I saw it clear as day.  God needed me to be somewhere else.  Emotionally.  Physically.  Spiritually. I, however, was standing in this decrepit and hurtful doorway, refusing to leave until someone paid me what they owed me. (Read Matthew 18:28-34 for more on that kind of repayment.)  The more I was ignored, the deeper the hurt ran and the stronger its roots.  I chose my pride and the fact that I knew I was wronged over my healing.

Once you see something and are aware of the truth, it’s so difficult to carry on as you were when you were ignorant.  I repented in that moment of believing that my plan and my needs were better than the good things He had planned for me. 

An apology would have been right to receive but, at the end of the day, it wasn’t owed to me.  Instead, I needed to spend my energy issuing forgiveness even when the person wasn’t seeking it.  I had to do what Christ did for me.

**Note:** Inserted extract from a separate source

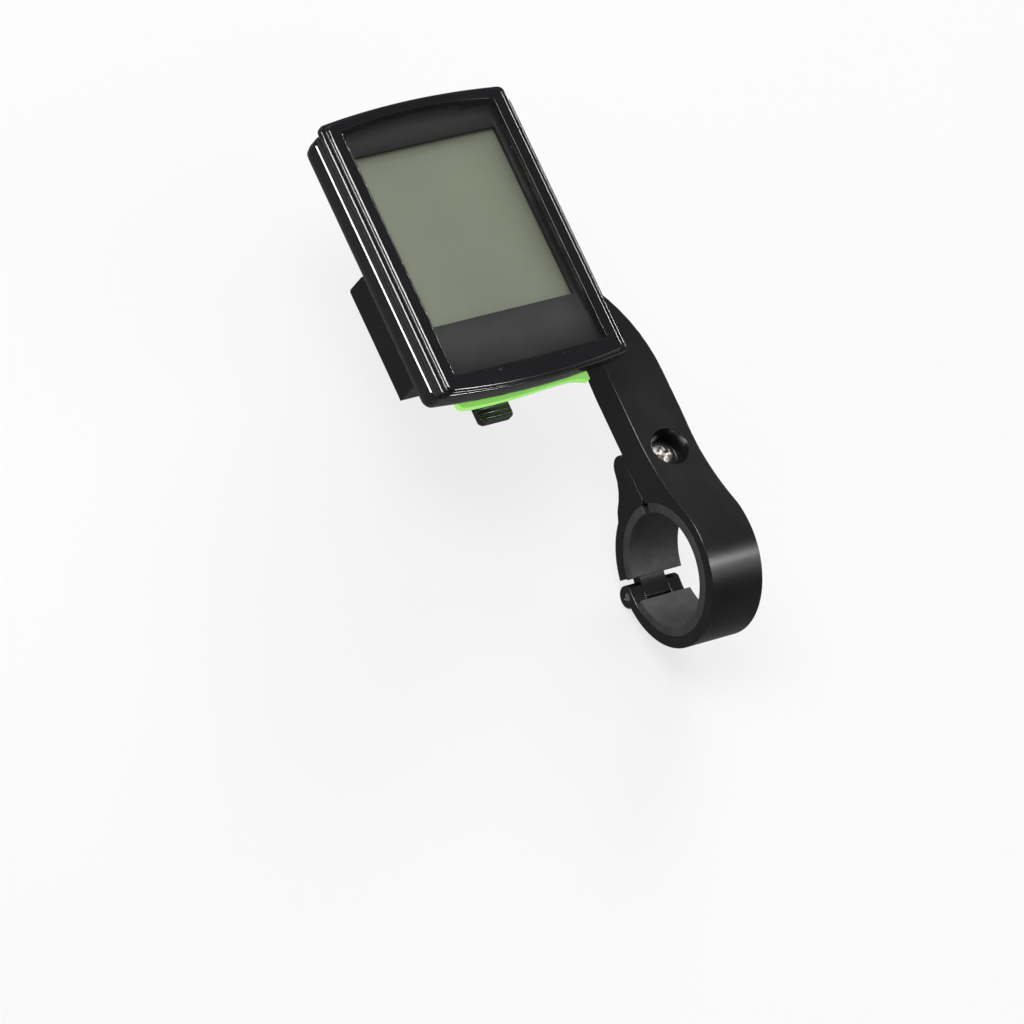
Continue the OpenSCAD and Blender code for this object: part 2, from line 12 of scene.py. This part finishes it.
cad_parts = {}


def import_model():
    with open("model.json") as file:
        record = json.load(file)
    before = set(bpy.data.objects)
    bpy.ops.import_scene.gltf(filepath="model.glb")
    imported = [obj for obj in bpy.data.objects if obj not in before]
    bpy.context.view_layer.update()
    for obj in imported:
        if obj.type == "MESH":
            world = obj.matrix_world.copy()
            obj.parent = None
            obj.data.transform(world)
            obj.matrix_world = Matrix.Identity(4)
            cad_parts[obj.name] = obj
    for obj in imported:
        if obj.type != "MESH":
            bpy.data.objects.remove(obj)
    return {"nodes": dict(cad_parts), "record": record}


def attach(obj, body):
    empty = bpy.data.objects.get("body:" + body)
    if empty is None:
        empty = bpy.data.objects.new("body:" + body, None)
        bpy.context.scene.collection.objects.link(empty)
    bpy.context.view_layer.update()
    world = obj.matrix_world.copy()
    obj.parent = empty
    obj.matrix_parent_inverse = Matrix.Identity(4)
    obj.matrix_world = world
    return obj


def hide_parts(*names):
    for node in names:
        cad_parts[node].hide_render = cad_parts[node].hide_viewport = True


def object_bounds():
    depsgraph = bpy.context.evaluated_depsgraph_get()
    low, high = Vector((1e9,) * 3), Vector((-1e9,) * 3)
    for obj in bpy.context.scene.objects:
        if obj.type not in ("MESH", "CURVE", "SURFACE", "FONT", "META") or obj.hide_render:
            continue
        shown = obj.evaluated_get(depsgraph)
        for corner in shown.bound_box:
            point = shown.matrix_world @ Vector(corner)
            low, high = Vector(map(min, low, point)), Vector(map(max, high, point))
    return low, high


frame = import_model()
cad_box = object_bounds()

cad_nodes = frame["nodes"]
scene = bpy.context.scene
MM = 0.001

# ---------------------------------------------------------------- sizes, mm
CENTRE_X = -34.0

# heights of the front casing
SPLIT = 25.65                   # foot of the outer wall
STEP = 27.15                    # top of the outer step
RIM = 28.0                      # top of the raised rim
LEDGE = 25.9                    # ledge that carries the mask and window
LEDGE_UNDER = LEDGE - 1.0
MASK_THICK = 0.15

# A rounded rectangle whose two ends bulge outwards in Y by the bow, at the centre line
Outline = namedtuple("Outline", "half_width y_min y_max bow corner")
WALL = Outline(24.3, 39.8, 109.2, 1.5, 1.3)
RAISED_RIM = Outline(22.9, 40.35, 108.7, 1.6, 1.1)
WINDOW = Outline(20.1, 43.65, 106.5, 1.5, 0.6)
SEAT = Outline(19.1, 45.9, 104.3, 1.4, 0.5)         # inner edge of the ledge
POCKET = Outline(23.05, 43.25, 104.65, 1.4, 0.8)    # inside of the casing, under the ledge
DISPLAY = Outline(18.5, 57.5, 99.3, 0.0, 0.35)      # display opening in the mask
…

When I mess up, even if I didn’t mean to, I think it’s important that I apologize.  Misunderstandings can grow to something so big when a simple “I’m sorry” could squash it in an instant.  This time around, I needed to also know that I shouldn’t keep bashing myself against a rock to prove to someone that my regret was genuine. 

My advice to you: if you know you were speaking from a repentant heart but the apology wasn’t accepted, do yourself a favor and move on from that place.

Closure may yet come for you and for me.  We simply need to understand that it doesn’t belong to us and that our preferred timing may not be best.  In spite of that, we still need to prepare for the reality that sometimes closure does not come.

We should never stand in a doorway to wait for it – for years in some cases! – wasting precious time.  If it doesn’t come, I choose to live my very full life, pursuing great passions and being a good person to the rest of the world.

We may not be able to choose the things we experience. The power lies with us to choose how we process it and what we learn from it.